[Entries with model source code]

____________

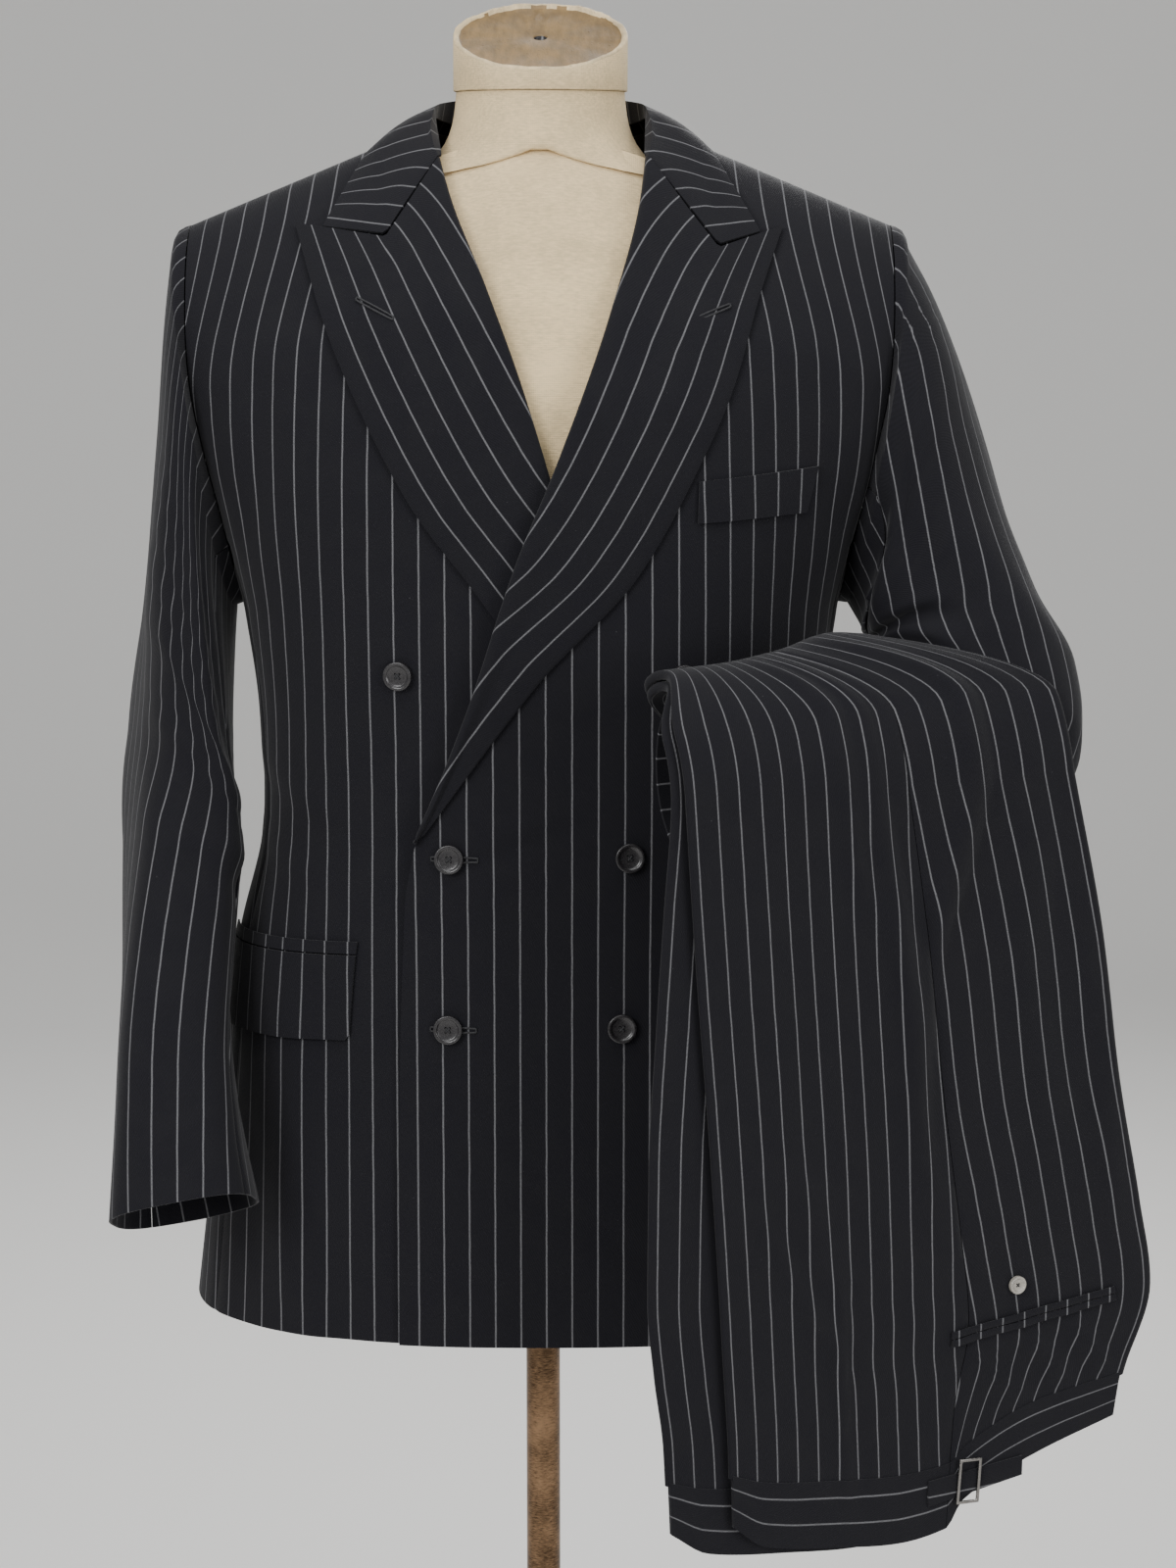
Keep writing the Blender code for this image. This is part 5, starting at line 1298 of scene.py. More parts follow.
def sleeve_loops(arm, angles):
    """Loops of a sleeve, from the armhole down to the cuff, at the given angles round the cloth."""
    places = np.linspace(0, len(arm.rings) - 1, arm.rows)
    outer, inner = (
        np.stack([read(arm.rings, f"{edge}_{axis}", places) for axis in "xyz"], axis=1)
        for edge in ("outer", "inner")
    )
    deep = read(arm.rings, "deep", places)
    power = read(arm.rings, "power", places)
    middle = (outer + inner) / 2
    path = np.gradient(middle, axis=0)
    straight = np.array((0.0, -1.0, 0.0))
    loops = []
    for row, place in enumerate(places):
        half = (outer[row] - inner[row]) / 2
        front = unit(mix(straight, unit(np.cross(path[row], half)), smooth(place / RING_SETTLED)))
        turned = angles + arm.twist * twist_share(place, arm)
        out = np.outer(flattened(np.cos(turned), power[row]), half)
        ahead = np.outer(flattened(np.sin(turned), power[row]), front * deep[row])
        loops.append((middle[row] + out + ahead) * (arm.side, 1, 1))
    edge = armhole(arm.side, angles) + (arm.side * SLEEVE_JOIN, 0, 0)
    head = [edge]
    for part in HEAD_PARTS:
        up = np.array((arm.side * 0.6, 0.0, 0.8)) * HEAD_SWELL * math.sin(math.pi * part)
        head.append(mix(edge, loops[0], part) + np.maximum(np.cos(angles), 0)[:, None] * up)
    return np.array(head + loops)


def ring_places(arm):
    """The place in the arm's table of each of its loops, the loops of the head at 0."""
    return np.concatenate((np.zeros(len(HEAD_PARTS) + 1), np.linspace(0, len(arm.rings) - 1, arm.rows)))


def twist_share(place, arm):
    """How much of its twist a sleeve has taken by this place."""
    return smooth(place / (TWIST_SHARE * (len(arm.rings) - 1)))


def sleeve_normals(arm, angles, points):
    """Outward normals of a sleeve's loops."""
    step = 0.02
    across = sleeve_loops(arm, angles + step) - sleeve_loops(arm, angles - step)
    normal = np.cross(np.gradient(points, axis=0), across)
    normal = normal / np.maximum(np.linalg.norm(normal, axis=-1, keepdims=True), 1e-12)
    middle = sleeve_loops(arm, np.linspace(0, 2 * math.pi, 13)[:-1]).mean(axis=1)[:, None]
    normal = normal * np.where(np.sum(normal * (points - middle), axis=-1, keepdims=True) < 0, -1, 1)
    normal[0, :, 0] = 0
    normal[0] = normal[0] / np.linalg.norm(normal[0], axis=-1, keepdims=True)
    return normal


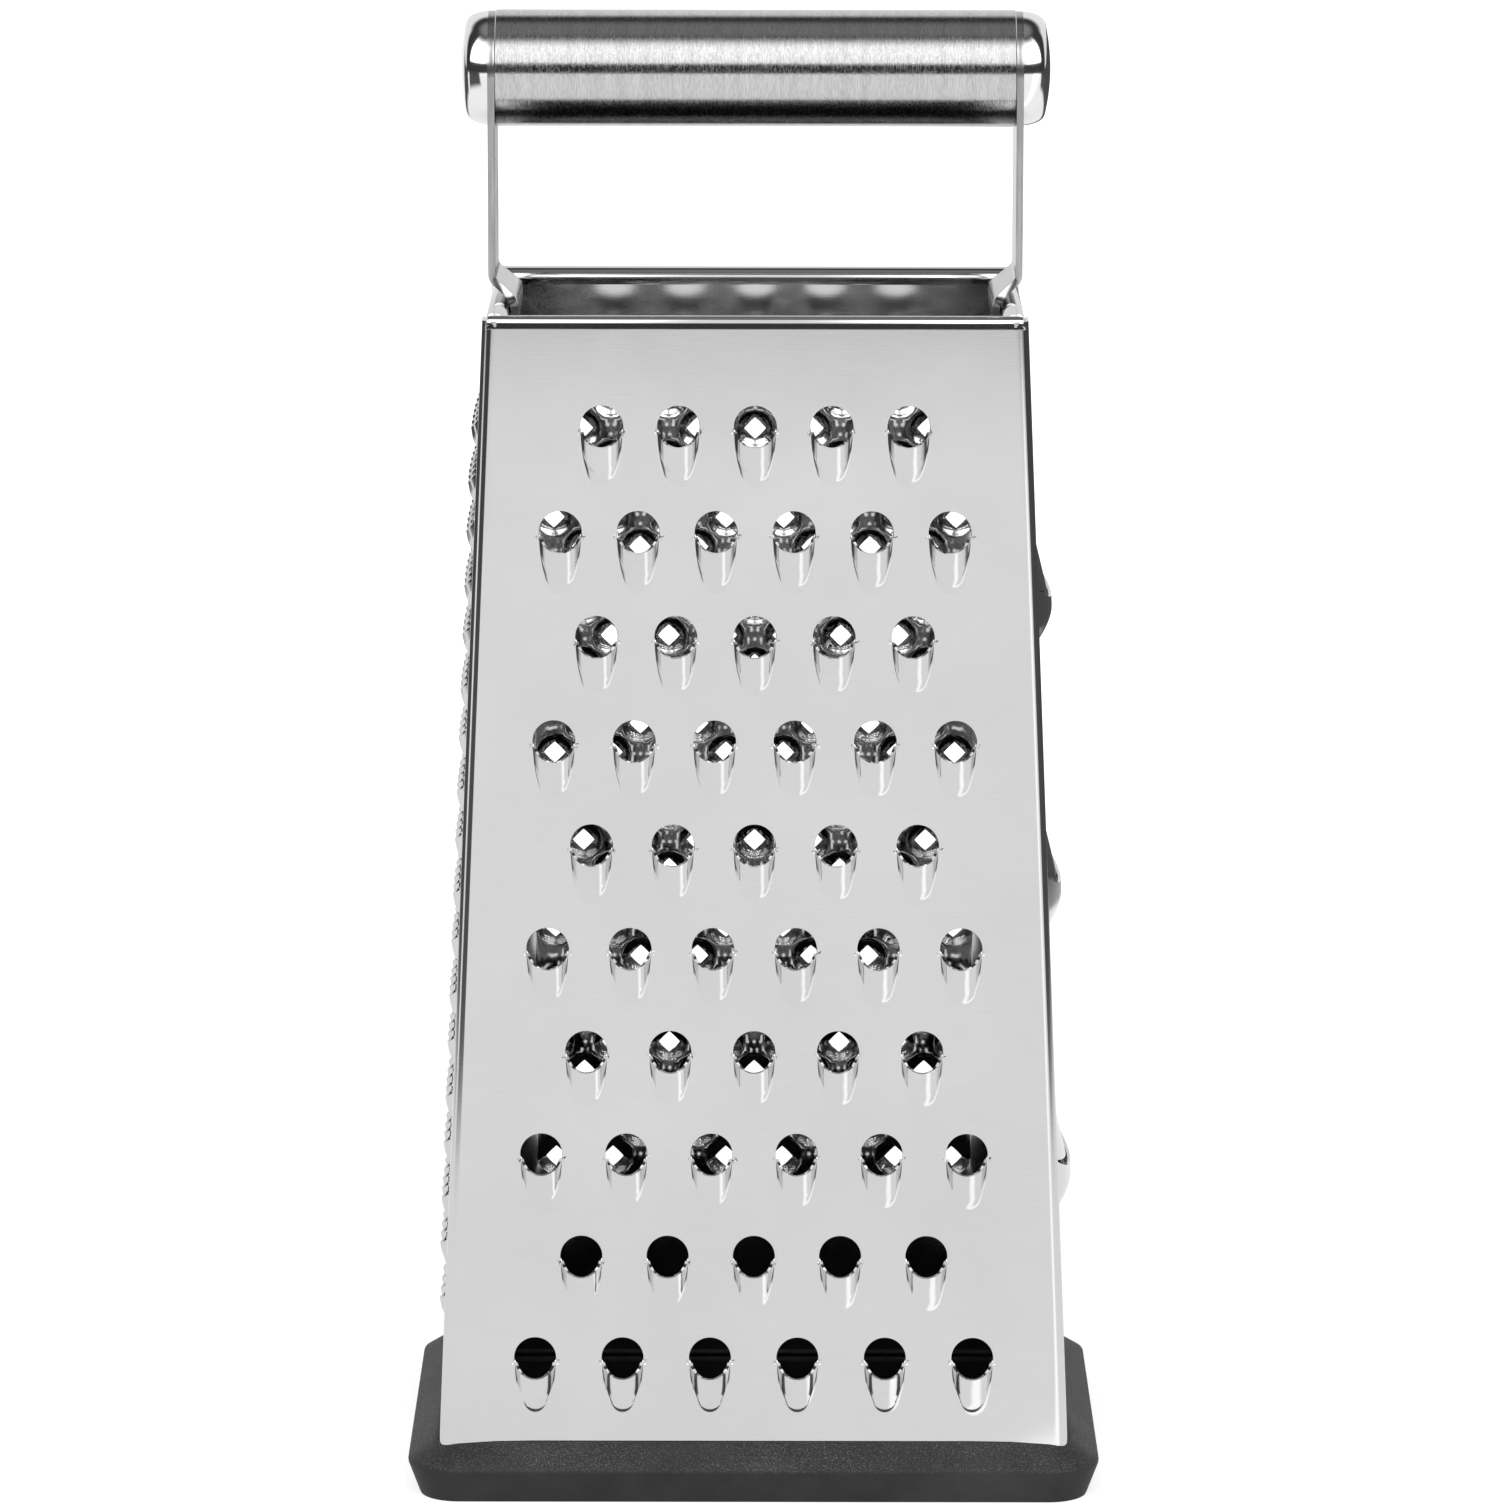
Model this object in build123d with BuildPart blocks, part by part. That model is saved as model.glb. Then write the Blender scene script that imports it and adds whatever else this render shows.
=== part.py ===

____________

Do this
Find every line in the listing that holds the string "Blender", then say how many there are as a bare number.

Task answer
2